Nevertheless, if they did manage to tranquilize Pretty Boy and extract the bullet, even give him antibiotics, it might be hard for the elephant to get back up. He was an older elephant and his back was injured. Even healthy elephants sometimes have trouble getting back up once they’d been tranquilized. Still, they couldn’t wait any longer or worry about the consequences…
The elephant was sedated, and the vets got right to work. An X-ray of the animal’s skull revealed that the bullet, or what they believed to be a bullet, was still lodged in the animal’s skull, but had hit the hard, thickened part and not penetrated deep enough to kill him. Turns out the poacher wasn’t a very good shot.
The poacher also didn’t really seem to know much about poaching elephants either. The bullet that had glanced off of Pretty Boy’s skull had been far too small to take down a bull elephant. It had caused a large fracture, but not one big enough to kill the elephant immediately. Either way, Pretty Boy had still developed a severe infection…
Although the team dug in Pretty Boy’s skull for some time, they seemed unable to find the bullet itself. It had left a huge hole when it had gone through the skin and muscle but must have shattered upon impact. The broken bits of bullet were eventually located but would remain stuck in the elephant’s head permanently. They were too small to retrieve.
It wasn’t the broken bullet that caused Pretty Boy’s infection, however. Bullets create so much heat that they’re actually sterile when they enter organic tissue. What had become infected was the broken flesh and bone where it hit, and the gaping wound that it left in its wake. Unfortunately, the infection was very close to becoming life-threatening for Pretty Boy…
Hours of Work
The determined vets continued the surgery, flushing out the wound with antiseptic and making sure that every square centimeter was free from the infection. Soon, they patched the elephant back up and waited. His heart rate and breathing were starting to drop, they knew it was time to wake him up.
It’s a dangerous business waking up a bull elephant from deep slumber. Even one so gentle and used to humans as poor Pretty Boy can be disoriented and dangerous when they awaken. It was the moment of truth, the team of vets administered the antidote and woke him up…

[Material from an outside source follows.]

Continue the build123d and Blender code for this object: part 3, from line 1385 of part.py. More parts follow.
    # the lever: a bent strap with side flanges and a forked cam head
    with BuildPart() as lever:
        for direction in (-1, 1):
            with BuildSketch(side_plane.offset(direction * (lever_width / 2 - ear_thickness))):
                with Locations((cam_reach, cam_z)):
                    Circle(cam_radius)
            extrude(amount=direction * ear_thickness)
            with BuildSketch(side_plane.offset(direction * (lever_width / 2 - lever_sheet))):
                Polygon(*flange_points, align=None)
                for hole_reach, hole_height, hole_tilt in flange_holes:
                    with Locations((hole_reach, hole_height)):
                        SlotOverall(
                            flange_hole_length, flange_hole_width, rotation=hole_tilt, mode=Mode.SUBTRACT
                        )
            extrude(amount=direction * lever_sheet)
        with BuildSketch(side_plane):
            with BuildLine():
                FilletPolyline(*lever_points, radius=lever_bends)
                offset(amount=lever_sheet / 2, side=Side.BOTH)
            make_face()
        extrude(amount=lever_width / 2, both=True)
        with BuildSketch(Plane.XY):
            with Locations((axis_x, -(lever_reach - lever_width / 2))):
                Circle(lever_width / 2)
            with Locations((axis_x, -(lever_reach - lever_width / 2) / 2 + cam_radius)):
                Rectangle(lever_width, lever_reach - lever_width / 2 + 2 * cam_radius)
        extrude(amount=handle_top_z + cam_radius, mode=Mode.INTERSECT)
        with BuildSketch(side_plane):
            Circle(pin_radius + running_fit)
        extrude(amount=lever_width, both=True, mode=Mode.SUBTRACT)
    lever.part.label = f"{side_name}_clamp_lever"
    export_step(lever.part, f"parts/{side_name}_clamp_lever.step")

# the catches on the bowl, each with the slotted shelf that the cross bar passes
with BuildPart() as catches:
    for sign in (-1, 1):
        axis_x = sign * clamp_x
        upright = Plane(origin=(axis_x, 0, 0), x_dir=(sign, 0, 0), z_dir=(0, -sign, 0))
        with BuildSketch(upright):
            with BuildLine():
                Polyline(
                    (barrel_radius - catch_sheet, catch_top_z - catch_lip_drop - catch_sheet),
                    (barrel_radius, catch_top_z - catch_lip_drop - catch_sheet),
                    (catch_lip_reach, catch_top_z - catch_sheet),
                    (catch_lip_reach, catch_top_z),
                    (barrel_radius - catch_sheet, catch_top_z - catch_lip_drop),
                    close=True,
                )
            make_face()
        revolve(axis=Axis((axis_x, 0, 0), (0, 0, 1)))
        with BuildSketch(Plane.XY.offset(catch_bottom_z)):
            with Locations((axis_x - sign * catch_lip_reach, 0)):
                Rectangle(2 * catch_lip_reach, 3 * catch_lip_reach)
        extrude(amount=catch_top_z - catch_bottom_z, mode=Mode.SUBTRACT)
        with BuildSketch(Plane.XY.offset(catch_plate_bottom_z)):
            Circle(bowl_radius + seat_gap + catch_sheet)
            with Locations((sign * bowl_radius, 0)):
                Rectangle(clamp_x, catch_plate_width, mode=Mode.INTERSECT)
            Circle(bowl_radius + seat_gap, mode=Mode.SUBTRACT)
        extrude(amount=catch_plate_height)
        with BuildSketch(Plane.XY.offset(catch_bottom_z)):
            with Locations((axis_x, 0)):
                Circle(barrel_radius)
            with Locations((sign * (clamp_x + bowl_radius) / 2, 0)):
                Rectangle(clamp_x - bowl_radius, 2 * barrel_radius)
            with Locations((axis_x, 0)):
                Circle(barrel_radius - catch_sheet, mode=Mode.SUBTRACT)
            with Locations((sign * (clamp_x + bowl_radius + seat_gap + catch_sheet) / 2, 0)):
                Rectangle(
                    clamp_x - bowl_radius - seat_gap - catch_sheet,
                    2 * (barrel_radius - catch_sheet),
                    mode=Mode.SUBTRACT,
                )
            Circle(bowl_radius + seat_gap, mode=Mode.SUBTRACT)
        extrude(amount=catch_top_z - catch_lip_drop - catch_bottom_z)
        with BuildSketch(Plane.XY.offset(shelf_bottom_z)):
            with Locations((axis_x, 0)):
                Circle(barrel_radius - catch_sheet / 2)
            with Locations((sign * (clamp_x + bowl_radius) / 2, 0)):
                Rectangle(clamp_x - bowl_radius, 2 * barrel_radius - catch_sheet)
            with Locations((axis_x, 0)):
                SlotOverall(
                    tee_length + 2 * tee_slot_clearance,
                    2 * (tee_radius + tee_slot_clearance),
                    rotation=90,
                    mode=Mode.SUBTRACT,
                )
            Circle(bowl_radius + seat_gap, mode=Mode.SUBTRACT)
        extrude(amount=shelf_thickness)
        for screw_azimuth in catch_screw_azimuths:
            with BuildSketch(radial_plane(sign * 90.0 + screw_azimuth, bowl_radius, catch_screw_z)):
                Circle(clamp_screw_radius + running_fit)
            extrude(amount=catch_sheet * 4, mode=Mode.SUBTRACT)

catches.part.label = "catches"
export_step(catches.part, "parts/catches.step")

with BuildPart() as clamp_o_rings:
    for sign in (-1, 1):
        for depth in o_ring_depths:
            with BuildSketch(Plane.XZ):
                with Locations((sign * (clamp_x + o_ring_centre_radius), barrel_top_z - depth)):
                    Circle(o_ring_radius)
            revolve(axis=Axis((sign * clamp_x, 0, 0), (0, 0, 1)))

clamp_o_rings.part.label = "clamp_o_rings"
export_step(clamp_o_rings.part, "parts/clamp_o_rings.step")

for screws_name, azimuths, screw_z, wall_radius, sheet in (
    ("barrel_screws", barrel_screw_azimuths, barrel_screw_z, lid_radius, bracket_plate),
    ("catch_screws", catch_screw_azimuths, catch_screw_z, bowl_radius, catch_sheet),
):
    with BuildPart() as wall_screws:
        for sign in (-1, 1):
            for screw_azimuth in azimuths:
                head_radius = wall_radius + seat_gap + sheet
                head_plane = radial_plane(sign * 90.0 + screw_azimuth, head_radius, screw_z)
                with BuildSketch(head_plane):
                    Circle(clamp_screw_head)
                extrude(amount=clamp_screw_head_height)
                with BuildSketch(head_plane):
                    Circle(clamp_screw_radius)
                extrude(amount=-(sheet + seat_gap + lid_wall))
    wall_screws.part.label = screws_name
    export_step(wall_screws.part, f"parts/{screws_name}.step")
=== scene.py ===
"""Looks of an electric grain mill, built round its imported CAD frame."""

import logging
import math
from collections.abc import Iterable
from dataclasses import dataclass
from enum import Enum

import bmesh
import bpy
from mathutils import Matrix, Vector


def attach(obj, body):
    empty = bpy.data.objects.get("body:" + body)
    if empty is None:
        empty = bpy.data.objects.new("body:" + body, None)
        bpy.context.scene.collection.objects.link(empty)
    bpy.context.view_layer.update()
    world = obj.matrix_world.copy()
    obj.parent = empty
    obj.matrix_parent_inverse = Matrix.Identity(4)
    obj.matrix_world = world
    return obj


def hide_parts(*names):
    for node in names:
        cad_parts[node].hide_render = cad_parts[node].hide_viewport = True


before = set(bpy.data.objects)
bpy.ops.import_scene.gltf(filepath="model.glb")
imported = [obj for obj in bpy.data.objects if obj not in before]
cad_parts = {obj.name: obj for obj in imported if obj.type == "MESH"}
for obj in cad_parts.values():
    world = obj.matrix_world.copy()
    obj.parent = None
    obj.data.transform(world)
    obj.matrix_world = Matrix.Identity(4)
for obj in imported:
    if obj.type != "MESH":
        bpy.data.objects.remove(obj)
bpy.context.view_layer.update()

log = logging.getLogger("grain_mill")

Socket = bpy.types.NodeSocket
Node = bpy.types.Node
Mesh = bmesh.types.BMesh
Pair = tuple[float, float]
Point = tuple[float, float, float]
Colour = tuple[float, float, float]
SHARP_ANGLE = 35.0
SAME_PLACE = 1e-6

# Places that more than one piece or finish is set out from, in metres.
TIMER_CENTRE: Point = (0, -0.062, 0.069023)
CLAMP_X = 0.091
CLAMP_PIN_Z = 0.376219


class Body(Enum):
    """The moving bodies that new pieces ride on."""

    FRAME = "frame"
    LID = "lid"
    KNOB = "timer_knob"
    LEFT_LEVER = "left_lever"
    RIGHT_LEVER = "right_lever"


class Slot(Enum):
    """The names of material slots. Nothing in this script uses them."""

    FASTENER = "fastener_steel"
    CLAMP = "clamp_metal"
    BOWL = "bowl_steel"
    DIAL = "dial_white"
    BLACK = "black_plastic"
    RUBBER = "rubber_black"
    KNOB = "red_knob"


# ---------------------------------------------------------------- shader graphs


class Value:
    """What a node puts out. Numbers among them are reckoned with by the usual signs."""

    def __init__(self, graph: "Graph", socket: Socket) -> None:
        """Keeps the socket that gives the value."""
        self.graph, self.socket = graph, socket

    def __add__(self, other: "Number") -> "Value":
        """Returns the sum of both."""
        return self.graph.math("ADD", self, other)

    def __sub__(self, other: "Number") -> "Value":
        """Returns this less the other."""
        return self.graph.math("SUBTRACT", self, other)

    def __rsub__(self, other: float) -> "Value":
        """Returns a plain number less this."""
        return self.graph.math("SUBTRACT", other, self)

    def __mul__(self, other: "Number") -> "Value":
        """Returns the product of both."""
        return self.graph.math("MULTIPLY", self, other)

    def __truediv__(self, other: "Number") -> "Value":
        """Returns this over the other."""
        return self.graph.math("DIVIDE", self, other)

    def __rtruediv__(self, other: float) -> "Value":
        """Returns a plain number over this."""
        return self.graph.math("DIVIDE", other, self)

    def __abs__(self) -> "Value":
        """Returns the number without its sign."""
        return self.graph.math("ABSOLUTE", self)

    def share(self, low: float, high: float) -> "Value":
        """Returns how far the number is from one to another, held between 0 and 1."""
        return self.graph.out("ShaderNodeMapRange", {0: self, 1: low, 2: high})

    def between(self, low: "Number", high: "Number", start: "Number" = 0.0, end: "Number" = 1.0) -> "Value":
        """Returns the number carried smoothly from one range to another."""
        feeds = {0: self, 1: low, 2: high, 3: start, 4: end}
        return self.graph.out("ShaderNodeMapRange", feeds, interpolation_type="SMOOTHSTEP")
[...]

Before waking him up, the team brought him back to the spot where they’d found him if only to minimize the disorientation. They administered the dose and left the teetering, woozy elephant to his own devices. They resigned themselves to come back a few hours later to check on him. Hopefully, he hadn’t wandered off too far or been retargeted by poachers in his weakened state.
Thankfully, Pretty Boy remained perfectly calm after the awakening. There was a downside, however. A few hours later, the poor injured elephant hadn’t moved very far. He was a bit dazed, a bit confused, but none the worse for wear. He was, after all, in much better shape than he had been with a gaping bullet wound in his head…

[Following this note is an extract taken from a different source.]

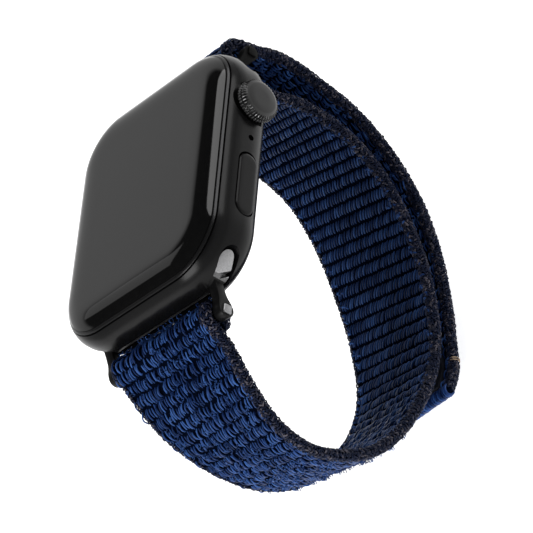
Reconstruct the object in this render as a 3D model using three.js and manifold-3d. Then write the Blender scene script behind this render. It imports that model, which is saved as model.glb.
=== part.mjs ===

As expected, Pretty Boy was good as new in about a day. The elephant had smart enough and calm enough to know the difference between bad humans, like the poachers that had shot him, and good humans, like the vets. Dr. Keith and Dr. Lisa had saved the day and helped reinforce Pretty Boy’s trust in humans.
Organizations like AWARE exist all over the country and provide animal welfare programs to endangered species. These organizations also help people to look after their own animals in surrounding countries. Stories like Pretty Boy’s increase awareness and appreciation for wildlife and can help turn young people away from poaching when they grow up.